EXERCISE DETAILS: Extract every entry word for word.

DATASET CONTENT:
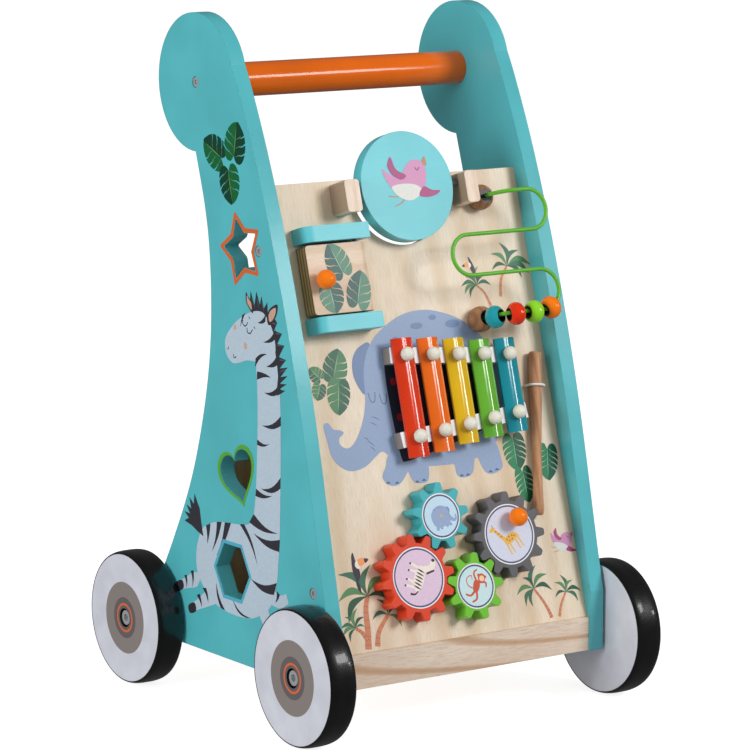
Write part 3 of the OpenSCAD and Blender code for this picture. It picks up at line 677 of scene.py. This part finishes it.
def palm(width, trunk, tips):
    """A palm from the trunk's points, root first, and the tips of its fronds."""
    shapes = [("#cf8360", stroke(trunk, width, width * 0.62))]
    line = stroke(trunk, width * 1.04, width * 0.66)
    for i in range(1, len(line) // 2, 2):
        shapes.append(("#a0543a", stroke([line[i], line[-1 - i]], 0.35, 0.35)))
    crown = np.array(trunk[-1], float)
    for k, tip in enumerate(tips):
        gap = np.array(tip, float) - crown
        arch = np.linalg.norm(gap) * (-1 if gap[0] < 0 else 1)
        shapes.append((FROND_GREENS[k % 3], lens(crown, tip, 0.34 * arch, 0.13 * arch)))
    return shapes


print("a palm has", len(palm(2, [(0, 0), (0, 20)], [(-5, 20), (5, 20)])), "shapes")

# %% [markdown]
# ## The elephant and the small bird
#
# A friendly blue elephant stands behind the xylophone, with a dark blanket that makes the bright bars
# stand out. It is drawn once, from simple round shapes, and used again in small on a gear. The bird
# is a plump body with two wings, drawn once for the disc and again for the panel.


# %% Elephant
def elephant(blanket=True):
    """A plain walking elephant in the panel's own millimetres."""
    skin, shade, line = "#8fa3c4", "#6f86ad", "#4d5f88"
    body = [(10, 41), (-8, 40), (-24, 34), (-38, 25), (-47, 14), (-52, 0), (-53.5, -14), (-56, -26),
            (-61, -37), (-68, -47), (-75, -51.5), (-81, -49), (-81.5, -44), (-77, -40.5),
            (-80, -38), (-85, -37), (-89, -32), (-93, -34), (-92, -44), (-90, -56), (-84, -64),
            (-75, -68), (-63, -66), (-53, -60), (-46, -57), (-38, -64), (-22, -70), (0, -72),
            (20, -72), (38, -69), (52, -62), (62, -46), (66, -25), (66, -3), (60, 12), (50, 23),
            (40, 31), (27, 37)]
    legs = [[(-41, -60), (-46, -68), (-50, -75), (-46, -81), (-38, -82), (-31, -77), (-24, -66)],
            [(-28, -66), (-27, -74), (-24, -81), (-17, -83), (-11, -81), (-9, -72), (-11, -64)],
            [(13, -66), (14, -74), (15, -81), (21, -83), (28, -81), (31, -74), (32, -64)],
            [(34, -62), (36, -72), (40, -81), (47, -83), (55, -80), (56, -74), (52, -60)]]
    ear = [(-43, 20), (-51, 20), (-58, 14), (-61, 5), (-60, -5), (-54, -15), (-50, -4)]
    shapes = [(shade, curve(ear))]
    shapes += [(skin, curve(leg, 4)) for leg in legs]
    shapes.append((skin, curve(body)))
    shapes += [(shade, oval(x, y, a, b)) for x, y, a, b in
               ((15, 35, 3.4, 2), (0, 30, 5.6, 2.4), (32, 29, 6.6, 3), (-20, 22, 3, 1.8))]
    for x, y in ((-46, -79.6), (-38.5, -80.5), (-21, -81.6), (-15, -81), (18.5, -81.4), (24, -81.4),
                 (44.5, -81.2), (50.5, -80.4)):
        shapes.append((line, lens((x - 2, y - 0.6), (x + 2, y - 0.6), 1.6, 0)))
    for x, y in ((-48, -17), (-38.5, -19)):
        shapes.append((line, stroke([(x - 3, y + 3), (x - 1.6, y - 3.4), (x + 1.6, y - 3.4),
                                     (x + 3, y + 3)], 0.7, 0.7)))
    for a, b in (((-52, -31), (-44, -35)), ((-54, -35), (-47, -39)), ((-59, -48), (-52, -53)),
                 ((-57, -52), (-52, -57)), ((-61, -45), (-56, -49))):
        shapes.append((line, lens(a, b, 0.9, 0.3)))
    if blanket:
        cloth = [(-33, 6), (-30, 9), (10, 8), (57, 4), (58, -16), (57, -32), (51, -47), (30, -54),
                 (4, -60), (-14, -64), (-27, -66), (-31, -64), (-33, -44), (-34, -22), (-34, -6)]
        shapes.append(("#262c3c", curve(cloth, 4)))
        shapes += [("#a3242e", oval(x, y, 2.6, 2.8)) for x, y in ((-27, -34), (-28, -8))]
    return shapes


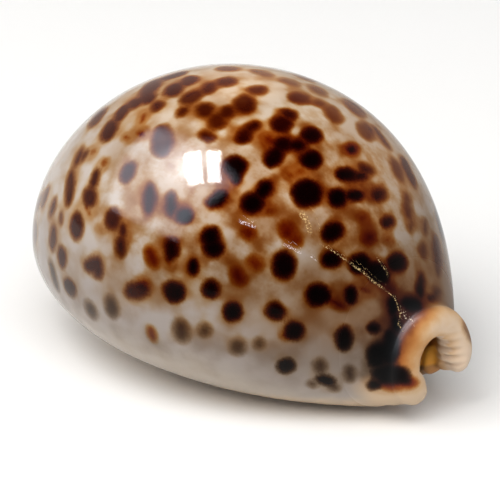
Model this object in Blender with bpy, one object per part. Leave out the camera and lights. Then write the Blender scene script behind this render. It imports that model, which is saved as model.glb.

FINISHED ANSWER:
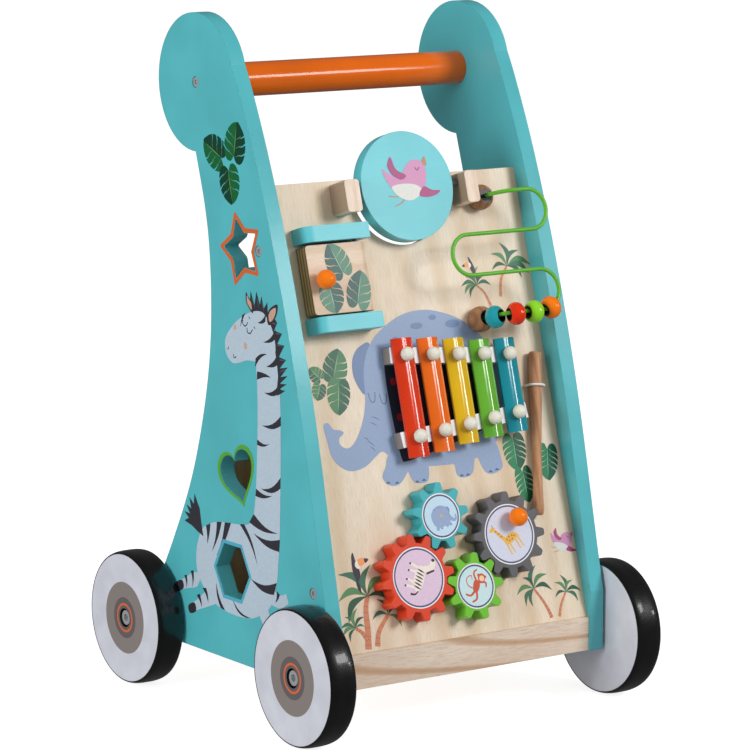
Write part 3 of the OpenSCAD and Blender code for this picture. It picks up at line 677 of scene.py. This part finishes it.
def palm(width, trunk, tips):
    """A palm from the trunk's points, root first, and the tips of its fronds."""
    shapes = [("#cf8360", stroke(trunk, width, width * 0.62))]
    line = stroke(trunk, width * 1.04, width * 0.66)
    for i in range(1, len(line) // 2, 2):
        shapes.append(("#a0543a", stroke([line[i], line[-1 - i]], 0.35, 0.35)))
    crown = np.array(trunk[-1], float)
    for k, tip in enumerate(tips):
        gap = np.array(tip, float) - crown
        arch = np.linalg.norm(gap) * (-1 if gap[0] < 0 else 1)
        shapes.append((FROND_GREENS[k % 3], lens(crown, tip, 0.34 * arch, 0.13 * arch)))
    return shapes


print("a palm has", len(palm(2, [(0, 0), (0, 20)], [(-5, 20), (5, 20)])), "shapes")

# %% [markdown]
# ## The elephant and the small bird
#
# A friendly blue elephant stands behind the xylophone, with a dark blanket that makes the bright bars
# stand out. It is drawn once, from simple round shapes, and used again in small on a gear. The bird
# is a plump body with two wings, drawn once for the disc and again for the panel.


# %% Elephant
def elephant(blanket=True):
    """A plain walking elephant in the panel's own millimetres."""
    skin, shade, line = "#8fa3c4", "#6f86ad", "#4d5f88"
    body = [(10, 41), (-8, 40), (-24, 34), (-38, 25), (-47, 14), (-52, 0), (-53.5, -14), (-56, -26),
            (-61, -37), (-68, -47), (-75, -51.5), (-81, -49), (-81.5, -44), (-77, -40.5),
            (-80, -38), (-85, -37), (-89, -32), (-93, -34), (-92, -44), (-90, -56), (-84, -64),
            (-75, -68), (-63, -66), (-53, -60), (-46, -57), (-38, -64), (-22, -70), (0, -72),
            (20, -72), (38, -69), (52, -62), (62, -46), (66, -25), (66, -3), (60, 12), (50, 23),
            (40, 31), (27, 37)]
    legs = [[(-41, -60), (-46, -68), (-50, -75), (-46, -81), (-38, -82), (-31, -77), (-24, -66)],
            [(-28, -66), (-27, -74), (-24, -81), (-17, -83), (-11, -81), (-9, -72), (-11, -64)],
            [(13, -66), (14, -74), (15, -81), (21, -83), (28, -81), (31, -74), (32, -64)],
            [(34, -62), (36, -72), (40, -81), (47, -83), (55, -80), (56, -74), (52, -60)]]
    ear = [(-43, 20), (-51, 20), (-58, 14), (-61, 5), (-60, -5), (-54, -15), (-50, -4)]
    shapes = [(shade, curve(ear))]
    shapes += [(skin, curve(leg, 4)) for leg in legs]
    shapes.append((skin, curve(body)))
    shapes += [(shade, oval(x, y, a, b)) for x, y, a, b in
               ((15, 35, 3.4, 2), (0, 30, 5.6, 2.4), (32, 29, 6.6, 3), (-20, 22, 3, 1.8))]
    for x, y in ((-46, -79.6), (-38.5, -80.5), (-21, -81.6), (-15, -81), (18.5, -81.4), (24, -81.4),
                 (44.5, -81.2), (50.5, -80.4)):
        shapes.append((line, lens((x - 2, y - 0.6), (x + 2, y - 0.6), 1.6, 0)))
    for x, y in ((-48, -17), (-38.5, -19)):
        shapes.append((line, stroke([(x - 3, y + 3), (x - 1.6, y - 3.4), (x + 1.6, y - 3.4),
                                     (x + 3, y + 3)], 0.7, 0.7)))
    for a, b in (((-52, -31), (-44, -35)), ((-54, -35), (-47, -39)), ((-59, -48), (-52, -53)),
                 ((-57, -52), (-52, -57)), ((-61, -45), (-56, -49))):
        shapes.append((line, lens(a, b, 0.9, 0.3)))
    if blanket:
        cloth = [(-33, 6), (-30, 9), (10, 8), (57, 4), (58, -16), (57, -32), (51, -47), (30, -54),
                 (4, -60), (-14, -64), (-27, -66), (-31, -64), (-33, -44), (-34, -22), (-34, -6)]
        shapes.append(("#262c3c", curve(cloth, 4)))
        shapes += [("#a3242e", oval(x, y, 2.6, 2.8)) for x, y in ((-27, -34), (-28, -8))]
    return shapes


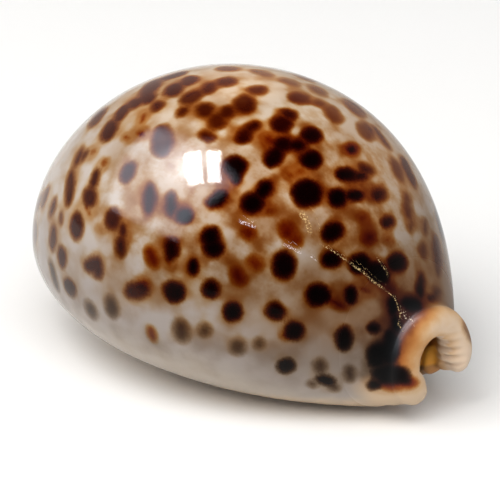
Model this object in Blender with bpy, one object per part. Leave out the camera and lights. Then write the Blender scene script behind this render. It imports that model, which is saved as model.glb.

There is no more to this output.